Secondly, I decided that The Gamblers may as well serve as an advert for my future work. Most of my readers have enjoyed the novel, and of those a number have since expressed an interest in my next work, The Hunters. My hope is that enough people read The Gamblers between now and January (the new Hunters release date – more on that later) that they swoop and buy my latest work.

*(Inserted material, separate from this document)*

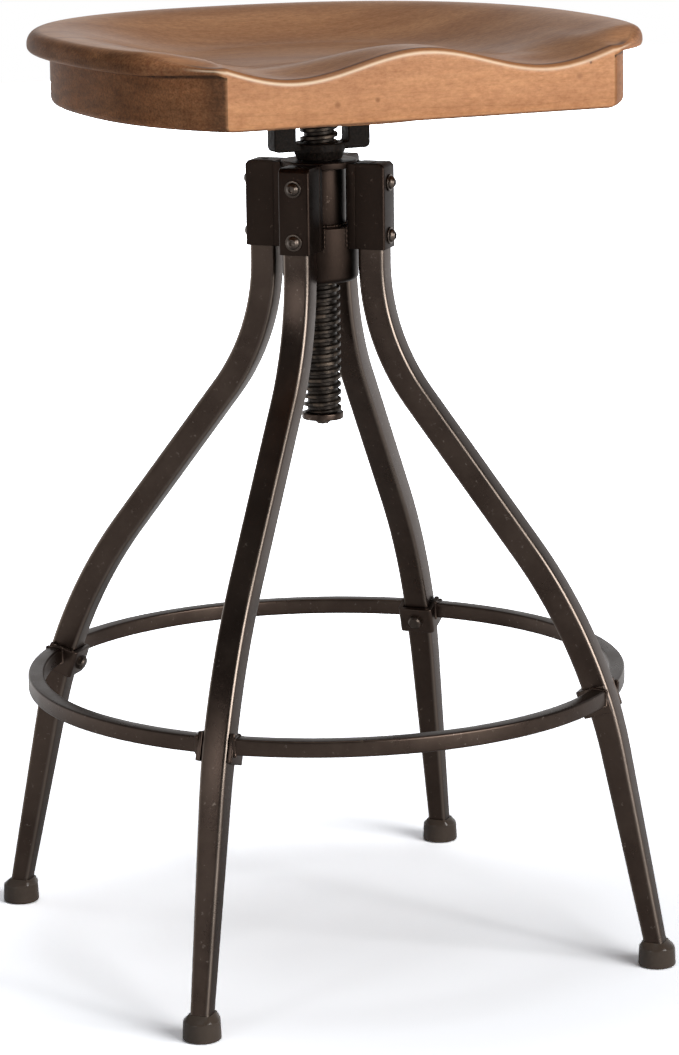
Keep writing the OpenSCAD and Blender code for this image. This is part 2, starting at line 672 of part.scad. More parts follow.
module ring_bolts() {
    color(steel) for (a = LEG_ANGLES) rotate([0, 0, a]) at_ring_bolt() {
        translate([0, 0, -ring_head_h]) cylinder(d = 10 / cos(30), h = ring_head_h, $fn = 6);
        translate([0, 0, -0.01]) cylinder(r = bolt_r, h = saddle_t + insert_l - 2);
    }
}

// Threaded inserts in the legs' inner walls
module leg_inserts() {
    color(steel) for (a = LEG_ANGLES) rotate([0, 0, a]) at_ring_bolt()
        translate([0, 0, saddle_t + seat_gap]) difference() {
            cylinder(r = insert_r, h = insert_l);
            translate([0, 0, -cut]) cylinder(r = bolt_r + thread_gap, h = insert_l + 2 * cut);
        }
}

// Slanted pocket that follows the leg's end, run on past the cap's floor and top
module foot_pocket() {
    run = 1.5 * foot_h;
    translate([leg_p5[0], 0, leg_p5[1]]) rotate([0, -slant_lower, 0]) hull() for (z = [-foot_floor, run])
        translate([0, 0, z]) linear_extrude(0.01)
            round_square(leg_w_at(leg_p5[1] + z * cos(slant_lower)) + 2 * seat_gap, leg_round);
}

// Round cap on a leg's end: rounded shoulder, straight skirt, pocket for the leg
module foot(angle) {
    cap_r = foot_d / 2;
    edge_r = 1;
    color(plastic) rotate([0, 0, angle]) difference() {
        translate([foot_r, 0, 0]) rotate_extrude() {
            translate([0, edge_r]) square([cap_r, foot_h - foot_round - edge_r]);
            square([cap_r - edge_r, edge_r]);
            square([cap_r - foot_round, foot_h]);
            translate([cap_r - edge_r, edge_r]) circle(r = edge_r, $fn = 24);
            translate([cap_r - foot_round, foot_h - foot_round]) circle(r = foot_round);
        }
        intersection() {
            foot_pocket();
            translate([foot_r - foot_d, -foot_d, foot_floor]) cube([2 * foot_d, 2 * foot_d, foot_h]);
        }
    }
}

seat();
seat_disc();
seat_screws();
yoke();
screw();
end_bolt();
stop_washer();
hub_cap();
hub_tube();
nut_body();
socket(FRONT_RIGHT);  // socket_front_right
socket(REAR_RIGHT);  // socket_rear_right
socket(REAR_LEFT);  // socket_rear_left
socket(FRONT_LEFT);  // socket_front_left
leg(FRONT_RIGHT);  // leg_front_right
leg(REAR_RIGHT);  // leg_rear_right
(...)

Thirdly, thinking about how well The Gamblers did over the weekend gave me a promotional idea for The Hunters – one I intend to implement. When TH is finally released in January I intend to give away the Kindle edition of The Gamblers for free to everybody who buys an ebook of The Hunters. All I will need is proof of purchase and an email address that I can send your ebook to. >>I’ve realised that I won’t be able to give The Gamblers away for free as promotion for the Kindle version The Hunters. One of the downsides of KDP Select is you have to give Amazon exclusivity for 90 days. I will have to come up with something else as a promotion. But I do have some clear ideas about what that will be. I think you’ll like it.

So, how did I do over the weekend, you might also ask?

Over the weekend 362 UK copies of The Gamblers were downloaded; 257 copies were downloaded in the US, and (oddly) 2 copies were downloaded in Germany.

That’s 621 potential new readers in total. On top of those who had previously bought copies of The Gamblers – either on Kindle or as a paperback – that’s a fair base upon which to launch my next pieces of writing: The Hunters and an as-yet-untitled short story collection featuring the Stanton Brothers (the anti-heroes of The Hunters).